>> Start
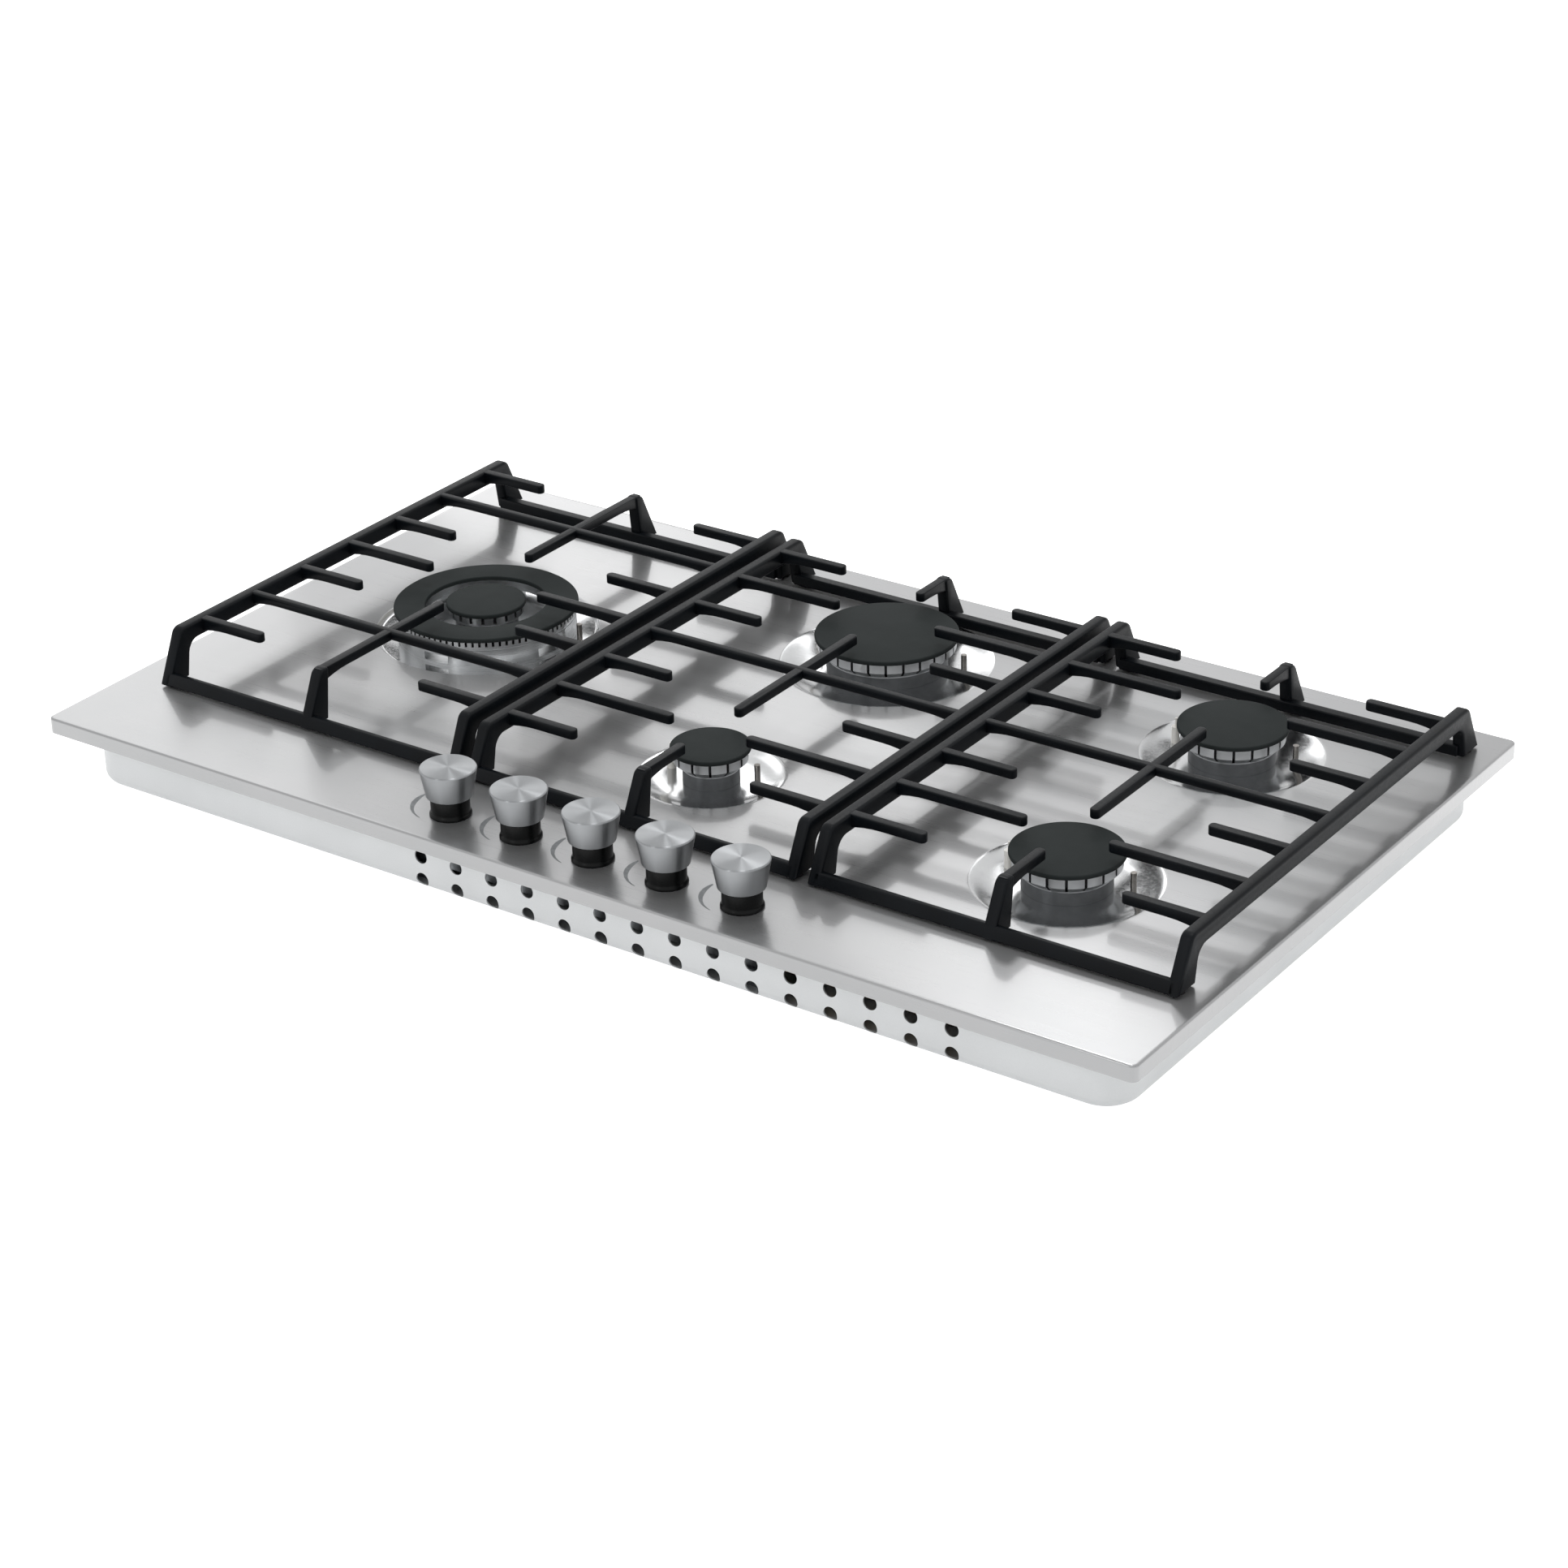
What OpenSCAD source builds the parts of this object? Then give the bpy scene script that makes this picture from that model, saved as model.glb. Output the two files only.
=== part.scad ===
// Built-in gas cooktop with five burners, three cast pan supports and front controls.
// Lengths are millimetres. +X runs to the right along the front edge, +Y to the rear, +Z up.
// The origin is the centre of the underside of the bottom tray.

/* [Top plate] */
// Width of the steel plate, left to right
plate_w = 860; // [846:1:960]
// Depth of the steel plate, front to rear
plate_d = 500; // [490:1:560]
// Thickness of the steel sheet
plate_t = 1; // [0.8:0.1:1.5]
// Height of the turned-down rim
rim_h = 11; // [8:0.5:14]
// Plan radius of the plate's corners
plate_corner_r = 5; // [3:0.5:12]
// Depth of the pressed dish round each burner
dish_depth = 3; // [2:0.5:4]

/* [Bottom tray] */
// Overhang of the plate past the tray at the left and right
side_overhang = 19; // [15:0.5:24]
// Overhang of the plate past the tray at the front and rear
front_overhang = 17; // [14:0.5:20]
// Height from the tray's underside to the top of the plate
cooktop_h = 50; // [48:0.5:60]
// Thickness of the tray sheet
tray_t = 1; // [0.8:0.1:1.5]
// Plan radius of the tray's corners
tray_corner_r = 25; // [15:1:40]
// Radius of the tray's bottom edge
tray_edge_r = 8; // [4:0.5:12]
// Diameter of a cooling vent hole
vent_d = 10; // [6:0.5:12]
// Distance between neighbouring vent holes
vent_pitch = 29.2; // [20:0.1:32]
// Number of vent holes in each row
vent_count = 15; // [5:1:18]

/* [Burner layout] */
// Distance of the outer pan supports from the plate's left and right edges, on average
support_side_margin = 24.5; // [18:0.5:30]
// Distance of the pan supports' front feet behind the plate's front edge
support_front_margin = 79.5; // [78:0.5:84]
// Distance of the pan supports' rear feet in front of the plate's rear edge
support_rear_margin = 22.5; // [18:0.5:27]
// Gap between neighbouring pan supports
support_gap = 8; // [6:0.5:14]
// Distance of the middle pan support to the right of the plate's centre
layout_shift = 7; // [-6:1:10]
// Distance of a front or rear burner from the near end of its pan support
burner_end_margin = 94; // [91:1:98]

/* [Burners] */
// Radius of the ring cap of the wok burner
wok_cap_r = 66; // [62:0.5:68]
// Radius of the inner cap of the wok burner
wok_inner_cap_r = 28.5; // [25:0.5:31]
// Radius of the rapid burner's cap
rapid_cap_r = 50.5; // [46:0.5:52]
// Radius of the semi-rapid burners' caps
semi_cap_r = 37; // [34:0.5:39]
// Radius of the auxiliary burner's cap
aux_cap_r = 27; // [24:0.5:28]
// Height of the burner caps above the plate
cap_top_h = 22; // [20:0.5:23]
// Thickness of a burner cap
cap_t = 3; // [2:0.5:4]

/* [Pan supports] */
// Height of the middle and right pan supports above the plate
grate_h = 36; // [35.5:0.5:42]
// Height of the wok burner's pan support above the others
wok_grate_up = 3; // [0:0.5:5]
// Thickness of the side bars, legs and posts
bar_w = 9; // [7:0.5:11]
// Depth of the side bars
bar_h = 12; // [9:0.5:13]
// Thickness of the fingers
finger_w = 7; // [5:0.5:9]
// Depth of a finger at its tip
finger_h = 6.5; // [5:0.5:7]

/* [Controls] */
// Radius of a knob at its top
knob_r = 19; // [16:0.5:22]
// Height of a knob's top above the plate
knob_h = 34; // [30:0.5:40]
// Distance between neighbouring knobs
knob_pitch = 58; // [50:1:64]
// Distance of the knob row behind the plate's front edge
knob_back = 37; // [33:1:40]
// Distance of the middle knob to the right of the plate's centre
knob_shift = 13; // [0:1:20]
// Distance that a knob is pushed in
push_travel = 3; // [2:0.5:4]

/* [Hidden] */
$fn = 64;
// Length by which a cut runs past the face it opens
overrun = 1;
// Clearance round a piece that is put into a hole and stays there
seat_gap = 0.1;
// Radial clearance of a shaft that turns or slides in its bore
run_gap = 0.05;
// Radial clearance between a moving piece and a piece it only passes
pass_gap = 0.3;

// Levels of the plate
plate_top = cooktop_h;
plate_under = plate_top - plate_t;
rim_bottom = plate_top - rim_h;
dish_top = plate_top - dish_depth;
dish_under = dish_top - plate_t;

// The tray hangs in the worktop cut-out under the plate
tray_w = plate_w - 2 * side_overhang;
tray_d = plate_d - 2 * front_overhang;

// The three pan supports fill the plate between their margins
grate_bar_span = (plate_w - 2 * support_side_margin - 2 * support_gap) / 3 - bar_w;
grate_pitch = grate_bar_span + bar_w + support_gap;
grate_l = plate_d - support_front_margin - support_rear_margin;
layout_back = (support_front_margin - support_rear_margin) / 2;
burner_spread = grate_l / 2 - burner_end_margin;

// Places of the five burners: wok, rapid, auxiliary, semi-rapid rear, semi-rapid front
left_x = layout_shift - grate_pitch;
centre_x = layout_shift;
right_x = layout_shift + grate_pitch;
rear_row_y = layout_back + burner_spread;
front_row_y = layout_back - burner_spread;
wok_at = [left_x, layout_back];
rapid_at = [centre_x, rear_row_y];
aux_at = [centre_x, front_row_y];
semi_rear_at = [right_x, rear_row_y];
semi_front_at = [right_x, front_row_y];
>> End
TO BE DONE
Write out the entire listing exactly.

SOLUTION FOR THIS EXERCISE
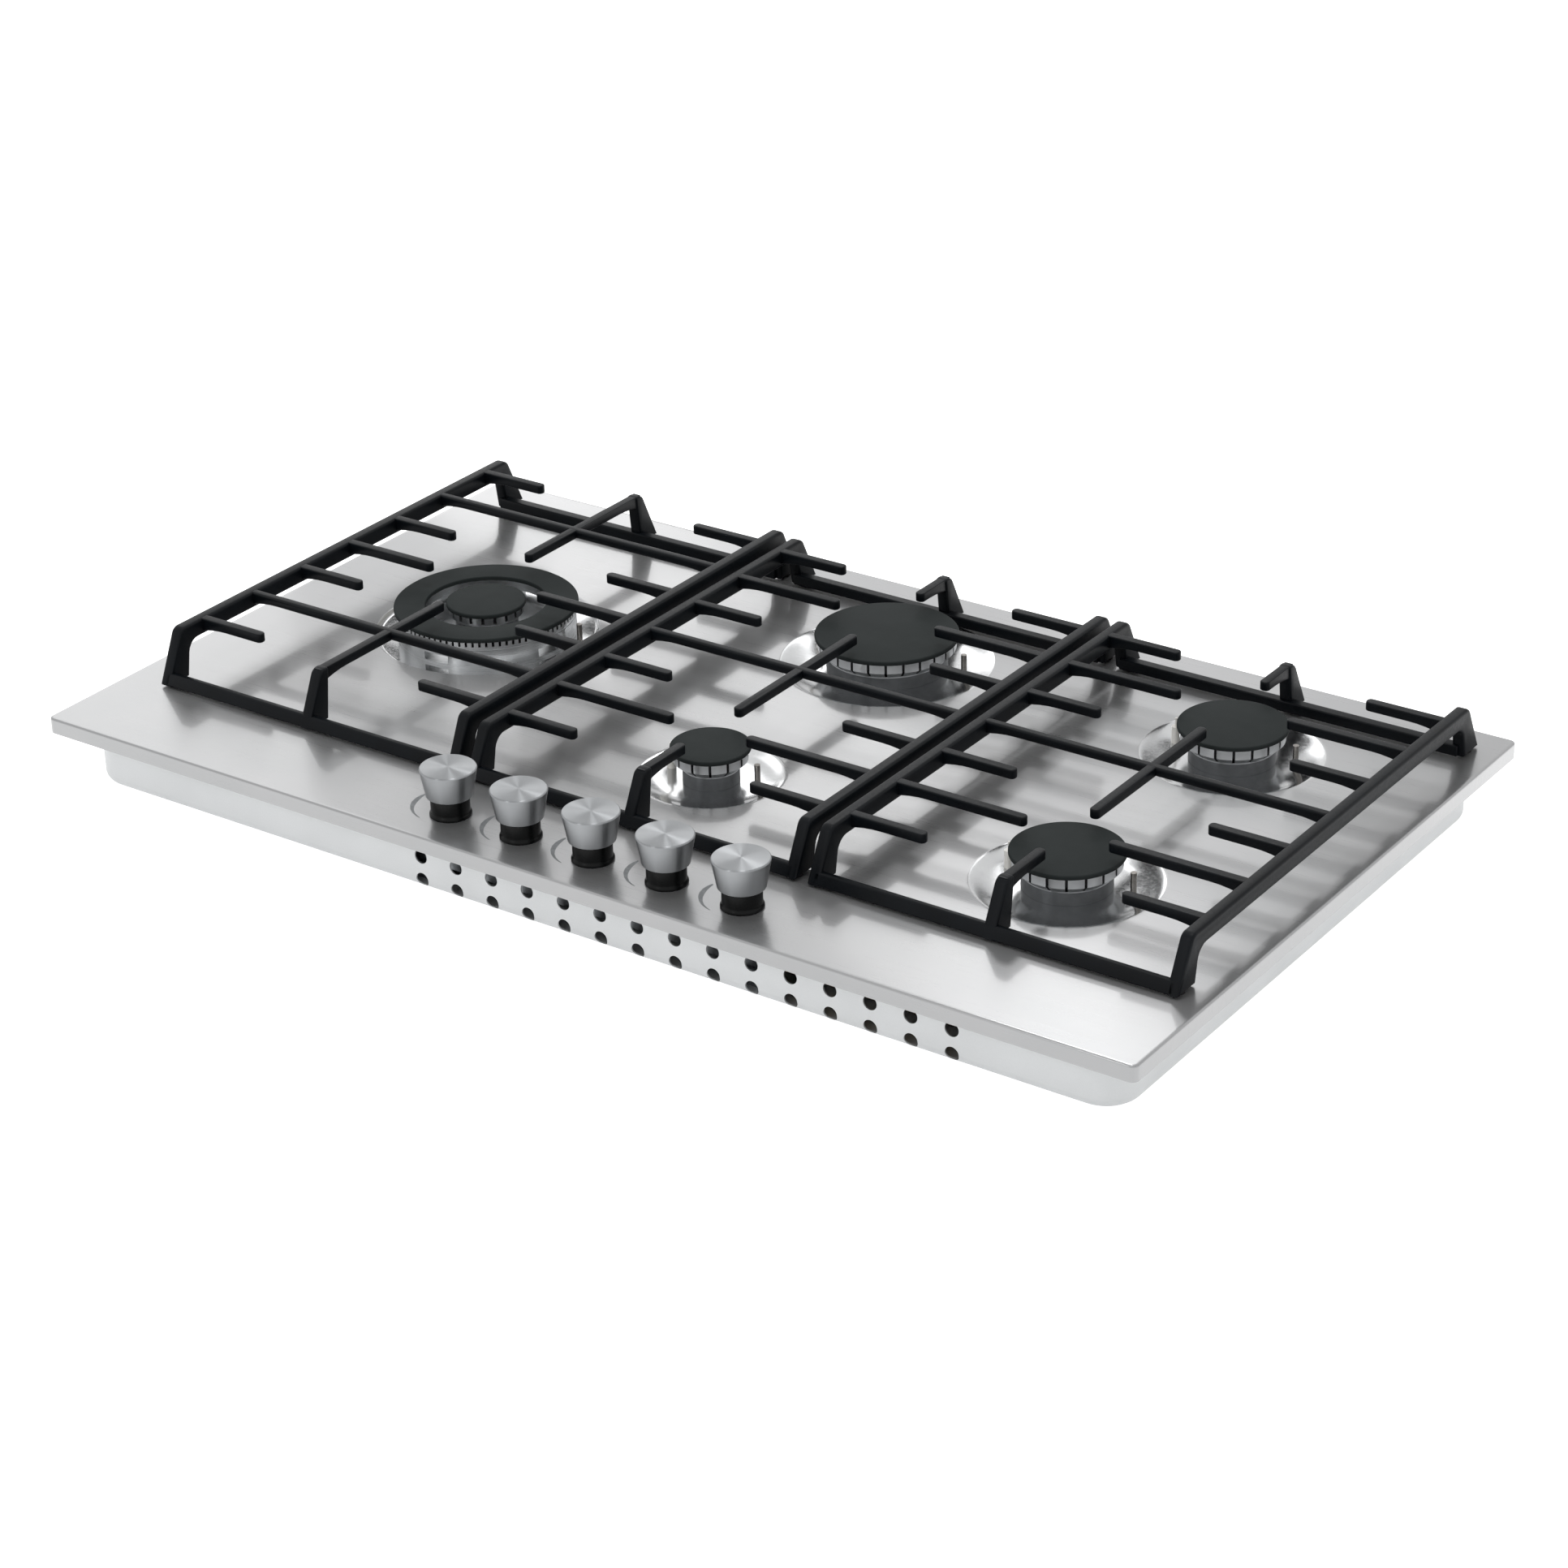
What OpenSCAD source builds the parts of this object? Then give the bpy scene script that makes this picture from that model, saved as model.glb. Output the two files only.
=== part.scad ===
// Built-in gas cooktop with five burners, three cast pan supports and front controls.
// Lengths are millimetres. +X runs to the right along the front edge, +Y to the rear, +Z up.
// The origin is the centre of the underside of the bottom tray.

/* [Top plate] */
// Width of the steel plate, left to right
plate_w = 860; // [846:1:960]
// Depth of the steel plate, front to rear
plate_d = 500; // [490:1:560]
// Thickness of the steel sheet
plate_t = 1; // [0.8:0.1:1.5]
// Height of the turned-down rim
rim_h = 11; // [8:0.5:14]
// Plan radius of the plate's corners
plate_corner_r = 5; // [3:0.5:12]
// Depth of the pressed dish round each burner
dish_depth = 3; // [2:0.5:4]

/* [Bottom tray] */
// Overhang of the plate past the tray at the left and right
side_overhang = 19; // [15:0.5:24]
// Overhang of the plate past the tray at the front and rear
front_overhang = 17; // [14:0.5:20]
// Height from the tray's underside to the top of the plate
cooktop_h = 50; // [48:0.5:60]
// Thickness of the tray sheet
tray_t = 1; // [0.8:0.1:1.5]
// Plan radius of the tray's corners
tray_corner_r = 25; // [15:1:40]
// Radius of the tray's bottom edge
tray_edge_r = 8; // [4:0.5:12]
// Diameter of a cooling vent hole
vent_d = 10; // [6:0.5:12]
// Distance between neighbouring vent holes
vent_pitch = 29.2; // [20:0.1:32]
// Number of vent holes in each row
vent_count = 15; // [5:1:18]

/* [Burner layout] */
// Distance of the outer pan supports from the plate's left and right edges, on average
support_side_margin = 24.5; // [18:0.5:30]
// Distance of the pan supports' front feet behind the plate's front edge
support_front_margin = 79.5; // [78:0.5:84]
// Distance of the pan supports' rear feet in front of the plate's rear edge
support_rear_margin = 22.5; // [18:0.5:27]
// Gap between neighbouring pan supports
support_gap = 8; // [6:0.5:14]
// Distance of the middle pan support to the right of the plate's centre
layout_shift = 7; // [-6:1:10]
// Distance of a front or rear burner from the near end of its pan support
burner_end_margin = 94; // [91:1:98]

/* [Burners] */
// Radius of the ring cap of the wok burner
wok_cap_r = 66; // [62:0.5:68]
// Radius of the inner cap of the wok burner
wok_inner_cap_r = 28.5; // [25:0.5:31]
// Radius of the rapid burner's cap
rapid_cap_r = 50.5; // [46:0.5:52]
// Radius of the semi-rapid burners' caps
semi_cap_r = 37; // [34:0.5:39]
// Radius of the auxiliary burner's cap
aux_cap_r = 27; // [24:0.5:28]
// Height of the burner caps above the plate
cap_top_h = 22; // [20:0.5:23]
// Thickness of a burner cap
cap_t = 3; // [2:0.5:4]

/* [Pan supports] */
// Height of the middle and right pan supports above the plate
grate_h = 36; // [35.5:0.5:42]
// Height of the wok burner's pan support above the others
wok_grate_up = 3; // [0:0.5:5]
// Thickness of the side bars, legs and posts
bar_w = 9; // [7:0.5:11]
// Depth of the side bars
bar_h = 12; // [9:0.5:13]
// Thickness of the fingers
finger_w = 7; // [5:0.5:9]
// Depth of a finger at its tip
finger_h = 6.5; // [5:0.5:7]

/* [Controls] */
// Radius of a knob at its top
knob_r = 19; // [16:0.5:22]
// Height of a knob's top above the plate
knob_h = 34; // [30:0.5:40]
// Distance between neighbouring knobs
knob_pitch = 58; // [50:1:64]
// Distance of the knob row behind the plate's front edge
knob_back = 37; // [33:1:40]
// Distance of the middle knob to the right of the plate's centre
knob_shift = 13; // [0:1:20]
// Distance that a knob is pushed in
push_travel = 3; // [2:0.5:4]

/* [Hidden] */
$fn = 64;
// Length by which a cut runs past the face it opens
overrun = 1;
// Clearance round a piece that is put into a hole and stays there
seat_gap = 0.1;
// Radial clearance of a shaft that turns or slides in its bore
run_gap = 0.05;
// Radial clearance between a moving piece and a piece it only passes
pass_gap = 0.3;

// Levels of the plate
plate_top = cooktop_h;
plate_under = plate_top - plate_t;
rim_bottom = plate_top - rim_h;
dish_top = plate_top - dish_depth;
dish_under = dish_top - plate_t;

// The tray hangs in the worktop cut-out under the plate
tray_w = plate_w - 2 * side_overhang;
tray_d = plate_d - 2 * front_overhang;

// The three pan supports fill the plate between their margins
grate_bar_span = (plate_w - 2 * support_side_margin - 2 * support_gap) / 3 - bar_w;
grate_pitch = grate_bar_span + bar_w + support_gap;
grate_l = plate_d - support_front_margin - support_rear_margin;
layout_back = (support_front_margin - support_rear_margin) / 2;
burner_spread = grate_l / 2 - burner_end_margin;

// Places of the five burners: wok, rapid, auxiliary, semi-rapid rear, semi-rapid front
left_x = layout_shift - grate_pitch;
centre_x = layout_shift;
right_x = layout_shift + grate_pitch;
rear_row_y = layout_back + burner_spread;
front_row_y = layout_back - burner_spread;
wok_at = [left_x, layout_back];
rapid_at = [centre_x, rear_row_y];
aux_at = [centre_x, front_row_y];
semi_rear_at = [right_x, rear_row_y];
semi_front_at = [right_x, front_row_y];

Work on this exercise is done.